If you were a ceramicist, on the other hand, it’s a different matter, because anything then is grist for the mill. If you want to make figurative work and have nothing to do with function, that’s fine. So, whatever you want to make, it is kosher as a ceramicist. And that’s what’s going on in the universities these days – people are following their noses. They are using any source of inspiration and making anything. And clay is such a versatile medium. If you want to make a chair out of clay you can. If you want to make a bunch of flowers you can. Whatever you want to make out of clay you can, because it’s an incredible material. So the only point I would make is that if you’re a ceramicist and you’re making those sorts of things it’s hard to make a living unless you’re a well-known artist. I mean, our world has got more and more difficult: there are more and more people putting things on the market. There are more and more imports coming into the country. So it’s a luxury market you’re dealing with and it’s a hard road to make a good living.

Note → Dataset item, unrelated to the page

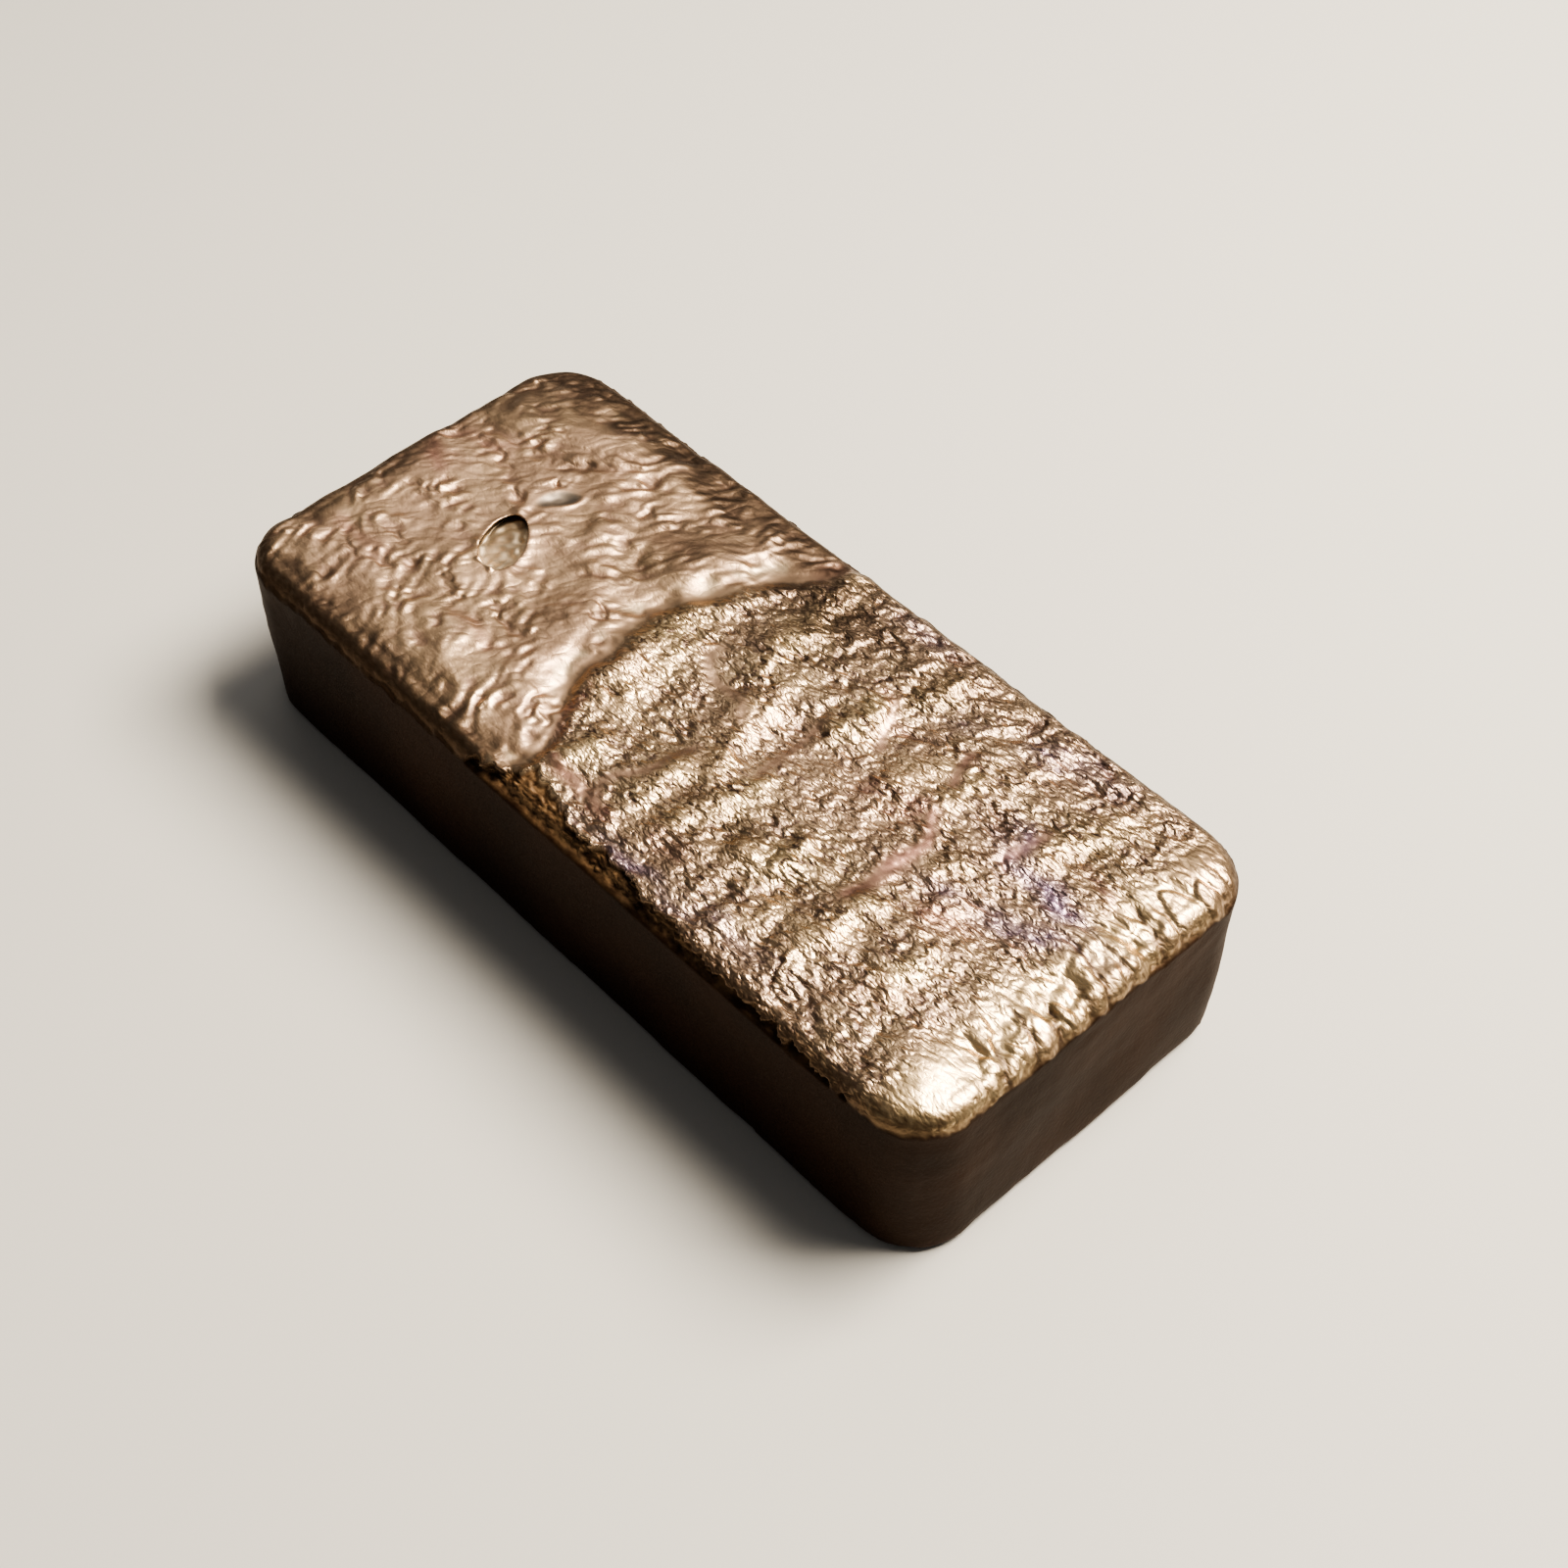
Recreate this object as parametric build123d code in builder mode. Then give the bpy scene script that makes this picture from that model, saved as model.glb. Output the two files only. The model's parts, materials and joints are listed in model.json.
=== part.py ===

You have to be aware of all the different market niches, and so one has to develop products to fit into those niches. And whilst you would like to make expensive pieces which have got a good profit margin, sometimes you have to bend a little and make smaller products. Following on the theme of the bush that I do enjoy using, I thought I might do a small product which represents that moon rising past the eucalypts. And so I did a little bowl, which is boxed, and there’s a little story card which goes with it. But I also decided I’d print a few words in the form of a tree visually –it’s doggerel really, and it reads:
The dusty heat of summer’s day
Gives way to the cool of evening.
A rising breeze,
And dancing leaves
Of the eucalypts make patterns on the moon.